Before you can change how your student practices, you need to change how they think about practice. Most golfers believe that hitting a lot of balls is practice. And technically, they're right. But the brain doesn't distinguish between focused practice and mindless repetition. It strengthens whatever you repeat. Neurons that fire together, wire together.

That's why the player who beats 200 balls a session gets very good at beating 200 balls a session. The range becomes a comfort zone with its own groove, its own rhythm, its own fake confidence. None of which appears on the first tee on Saturday morning.

Your job is to give them a new model. That model is called deliberate practice.


THE FRAMEWORK

The three pillars of deliberate practice

 
1. COMMIT TO A SPECIFIC GOAL

Not "work on my draw." Something precise: curve a middle iron from right to left, land it on the left edge of the green. Before each shot, picture it in exact detail. See the flight. Pick the landing spot. The more specific the goal, the more useful the feedback that follows.

2. TREAT EVERY SHOT LIKE YOUR ONLY SHOT

On the course, there are no mulligans. Practice should mirror that reality. One ball down. Step behind it. Visualize your grip, your path, your contact. Walk in with a plan and execute it. This is not slow, it's intentional. The player who hits 30 deliberate shots learns more than the player who mashes 150 without a thought between them.

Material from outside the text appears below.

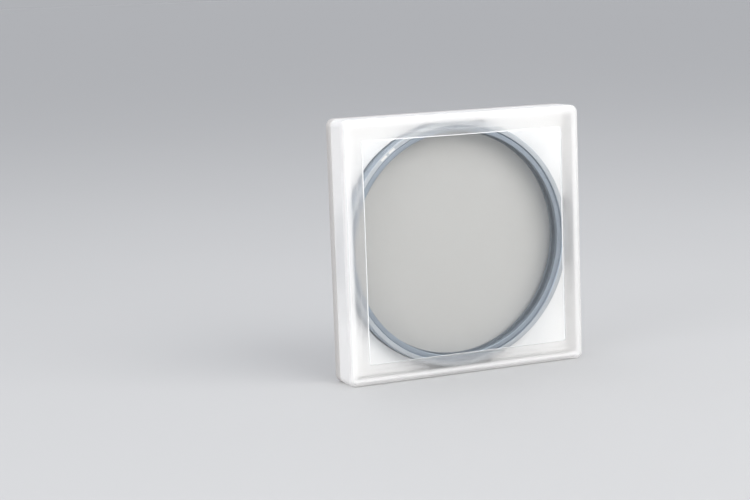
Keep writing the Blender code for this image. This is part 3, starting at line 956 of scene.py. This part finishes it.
# %% The rear ring
FLANGE = GRIP + GAP
rear_low, rear_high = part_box("rear_mount_ring")
REAR_END = rear_high.y - FILTER_Y
SHOULDER = REAR_END - 1.8 * MM  # where the band ends and the male thread begins
THREAD_START = SHOULDER + 0.6 * MM
GROOVE_DEPTH, GROOVE_SLOPE = 0.25 * MM, 0.15 * MM
GROOVE_START, GROOVE_END = FLANGE + 0.8 * MM, FLANGE + 1.4 * MM
SOCKET_R = THREAD_R + 0.4 * MM
SPIGOT_R = THREAD_R - 1.0 * MM
rear_outline = densified(
    filleted(
        [
            (RING_R, FLANGE, 0.2 * MM),
            (RING_R, GROOVE_START, 0.05 * MM),
            (RING_R - GROOVE_DEPTH, GROOVE_START + GROOVE_SLOPE, 0.05 * MM),
            (RING_R - GROOVE_DEPTH, GROOVE_END - GROOVE_SLOPE, 0.05 * MM),
            (RING_R, GROOVE_END, 0.05 * MM),
            (RING_R, SHOULDER, 0.3 * MM),
            (BORE_R, SHOULDER, 0.05 * MM),
            (BORE_R, SHOULDER + 0.3 * MM, 0.05 * MM),
            (THREAD_R, THREAD_START, 0.05 * MM),
            (THREAD_R, REAR_END, 0.25 * MM),
            (SPIGOT_R, REAR_END, 0.1 * MM),
            (SPIGOT_R, SKIRT_END + GAP, 0.05 * MM),
            (SOCKET_R, SKIRT_END + GAP, 0.05 * MM),
            (SOCKET_R, FLANGE, 0.05 * MM),
        ],
        4,
    ),
    0.16 * MM,
)
REAR_STEPS = 480
rear_angle = np.linspace(0, math.tau, REAR_STEPS, endpoint=False)[:, None]
rear_depth = rear_outline[:, 1]
rear_r = threaded(
    rear_outline[:, 0], rear_depth, THREAD_R, -MALE_THREAD, THREAD_START, REAR_END, rear_angle
)
rear_ring = surface(
    "fixed_ring", ring_grid(rear_r, rear_depth, REAR_STEPS), "join", [ring_metal], weighted=False
)
dress(rear_ring, "tray", "ring_anodised", "rear_mount_ring")

# %% [markdown]
# ## What the rings hold
# The retaining ring screws down onto the glass. The glass, the two films and the second glass are
# plain discs with a finely ground edge. The wire ring lies hidden between the two rings. The packed
# rings have a groove for it, which is left out of these surfaces, so the wire cuts into the turning
# ring's skirt where nothing shows it.

# %% Retaining ring, glass, films and wire
retainer_low, retainer_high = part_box("glass_retaining_ring")
RETAINER_R = THREAD_R - 0.05 * MM
RETAINER_FRONT = retainer_low.y - FILTER_Y
RETAINER_BACK = retainer_high.y - FILTER_Y
RETAINER_WIDTH = 1.65 * MM
SLOT_HALF = 0.6 * MM
SLOT_DEPTH = 0.35 * MM
retainer_outline = densified(
    filleted(
        [
            (RETAINER_R, RETAINER_FRONT, 0.1 * MM),
            (RETAINER_R, RETAINER_BACK, 0.1 * MM),
            (RETAINER_R - RETAINER_WIDTH, RETAINER_BACK, 0.1 * MM),
            (RETAINER_R - RETAINER_WIDTH, RETAINER_FRONT, 0.2 * MM),
        ],
        4,
    ),
    0.3 * MM,
)
disc_angle = np.linspace(0, math.tau, 720, endpoint=False)[:, None]
slot = np.abs(np.sin(disc_angle)) * RETAINER_R < SLOT_HALF
near_front = retainer_outline[:, 1] < RETAINER_FRONT + SLOT_DEPTH
retainer_depth = np.where(slot & near_front, RETAINER_FRONT + SLOT_DEPTH, retainer_outline[:, 1])
retainer_x = FILTER_X + retainer_outline[:, 0] * np.sin(disc_angle)
retainer_z = FILTER_Z + retainer_outline[:, 0] * np.cos(disc_angle)
# The retaining ring takes the darker copy of the metal, painted shade for the well it lies in.
retainer = surface(
    "retaining_ring",
    np.stack([retainer_x, FILTER_Y + retainer_depth, retainer_z], axis=-1),
    "join",
    [inner_metal_painted_shade],
    weighted=False,
)
dress(retainer, "polariser", "retainer_anodised", "glass_retaining_ring")


def disc(name, node_name, material, steps=240):
    """A disc with a small ground bevel, capped on both faces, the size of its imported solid."""
    low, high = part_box(node_name)
    radius = (high.x - low.x) / 2
    front, rear = low.y - FILTER_Y, high.y - FILTER_Y
    edge = min(0.15 * MM, (rear - front) / 3)
    radii = np.array([radius - edge, radius, radius, radius - edge])
    depths = np.array([front, front + edge, rear - edge, rear])
    return surface(name, ring_grid(radii, depths, steps), "cap", [material])


SANDWICH = (
    ("glass_front", "front_glass", coated_glass, "filter_glass"),
    ("film_polarising", "polarising_film", grey_film, "film_polarising"),
    ("film_retarder", "quarter_wave_film", clear_film, "film_retarder"),
    ("glass_rear", "rear_glass", coated_glass, "filter_glass"),
)
for name, node_name, material, slot_name in SANDWICH:
    dress(disc(name, node_name, material), "polariser", slot_name, node_name)

wire_low, wire_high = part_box("snap_ring")
WIRE_R = (wire_high.y - wire_low.y) / 2
wire_depth = (wire_high.y + wire_low.y) / 2 - FILTER_Y
wire_path = THREAD_R + 0.2 * MM
opening = math.radians(6)
along_wire = np.linspace(opening, math.tau - opening, 300)
round_wire = np.linspace(0, math.tau, 12, endpoint=False)[:, None]
wire_radius = wire_path + WIRE_R * np.cos(round_wire)
wire_grid = np.stack(
    [
        FILTER_X + wire_radius * np.sin(along_wire),
        np.broadcast_to(FILTER_Y + wire_depth + WIRE_R * np.sin(round_wire), (12, 300)),
        FILTER_Z + wire_radius * np.cos(along_wire),
    ],
    axis=-1,
)
wire = surface("wire_ring", wire_grid, "cap", [steel], weighted=False)
dress(wire, "tray", "pin_steel", "snap_ring")
print("wire", round(2 * WIRE_R / MM, 2), "mm thick")

# %% [markdown]
# ## Foam
# Five foam pieces hold the filter. They are die-cut, so their sides are straight and their faces are
# flat, but foam gives at a cut and its edges are soft. Each corner block is an outline with one hollow
# side, carried back from its front face to the tray's floor.

# %% Foam blocks and disc


def block_outline(reach, wall, hollow, corner, side_x, side_z):
    """The block's (x, z) outline: two straight sides against the walls and an arc round the filter."""
    end = wall - reach
    aside, above = side_x * (FILTER_X - MIDDLE_X), side_z * (FILTER_Z - MIDDLE_Z)
    arc = np.linspace(math.acos((end - aside) / hollow), math.asin((end - above) / hollow), 26)
    rounded = np.linspace(0, np.pi / 2, 8)
    arc_x, arc_z = aside + hollow * np.cos(arc), above + hollow * np.sin(arc)
    x = np.concatenate([[wall], wall - corner + corner * np.cos(rounded), [end], arc_x])
    z = np.concatenate([[end], wall - corner + corner * np.sin(rounded), [wall], arc_z])
    return np.stack([side_x * x, side_z * z], axis=-1)


def soft_edge(front, rear, edge, steps):
    """How far a side is drawn in, and at what depth, along a quarter round at the front and the rear.

    At an angle a the side is in by edge * (1 - sin a), at edge * (1 - cos a) from its face.
    """
    bend = np.linspace(0, np.pi / 2, steps)
    drawn_in, from_face = edge * (1 - np.sin(bend)), edge * (1 - np.cos(bend))
    inset = np.concatenate([drawn_in, drawn_in[::-1]])
    return inset, np.concatenate([front + from_face, rear - from_face[::-1]])


def foam_block(name, node_name, side_x, side_z):
    """One corner block: its outline drawn in towards its middle at the soft front and rear edges."""
    low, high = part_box(node_name)
    wall = HALF - WALL - GAP
    outline = block_outline(high.x - low.x, wall, RING_R + GAP, 1.2 * MM, side_x, side_z)
    middle = outline.mean(0)
    inset, depth = soft_edge(low.y, high.y, 0.35 * MM, 4)
    away = outline - middle
    length = np.linalg.norm(away, axis=1)[:, None]
    flat = middle + away[:, None] * (1 - inset[None, :, None] / length[:, None])
    grid = np.stack(
        [MIDDLE_X + flat[..., 0], np.broadcast_to(depth, flat.shape[:2]), MIDDLE_Z + flat[..., 1]], axis=-1
    )
    block = surface(name, grid, "cap", [foam])
    dress(block, "tray", "foam_white", node_name)
    return block


for side_x, across in ((-1, "left"), (1, "right")):
    for side_z, height in ((-1, "lower"), (1, "upper")):
        foam_block(f"foam_{height}_{across}", f"corner_pad_{height}_{across}", side_x, side_z)

pad_low, pad_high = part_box("base_pad")
pad_r = (pad_high.x - pad_low.x) / 2
pad_edge = 0.4 * MM
pad_inset, pad_depth = soft_edge(pad_low.y, pad_high.y, pad_edge, 5)
pad = surface("foam_disc", ring_grid(pad_r - pad_inset, pad_depth - FILTER_Y, 240), "cap", [foam])
dress(pad, "tray", "foam_white", "base_pad")

# %% [markdown]
# ## The floor's finish
# The floor is a sheet of smooth studio card. A faint noise in its colour keeps it from being one flat
# value.

# %% The floor


def studio_card():
    material, tree = new_material("studio_card")
    cloud = noise(tree, place(tree), 6.0, 4.0)
    shader = node(
        tree,
        "ShaderNodeBsdfPrincipled",
        {
            "Base Color": between(tree, cloud, (FLOOR_SHADE - 0.01,) * 3, (FLOOR_SHADE + 0.01,) * 3),
            "Roughness": spread(tree, cloud, 0.6, 0.7),
        },
    )
    finish_material(tree, shader.outputs[0])
    return material


floor.data.materials.append(studio_card())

3. SEEK & PROCESS IMMEDIATE FEEDBACK

After each shot, pause. Did the ball do what you intended? How did the strike feel? Did the swing match your mental picture? This reflection is not optional. It's the moment the brain actually encodes the lesson. Neural connections don't strengthen from repetition alone. They strengthen from repetition with feedback. That's the science, and it's also why pros look like they're thinking harder than they're swinging.


THE KEY INSIGHT

When you introduce this matters as much as what you say

Don't save deliberate practice for the end of the lesson. By then, your student is tired, their retention window is closing, and you're racing the clock. Instead, introduce it in the middle of the lesson, right when something clicks.

You know that moment. Your student finds something in their swing, a small improvement that feels different and lights up their face. That's your window. That's peak retention. They want to hold onto this feeling more than anything, and you can tell them: here's exactly how to do that.

HOW TO FRAME IT

Tell them this is how the best players in the world practice. Not more, not harder. Differently. Then connect it back to the neuroscience: your brain is physically rewiring itself right now based on what you repeat. Give it the right input and it will lock this in. Give it the wrong input and it will lock that in instead. You get to choose.

 

Send them off with one goal, one technique cue, and the instruction to stay slow and deliberate. If they can do that for 30 minutes before their next round, they will walk onto the first tee with something most golfers never have: a practice session that actually transferred.

That's what we're teaching. And that's why it matters.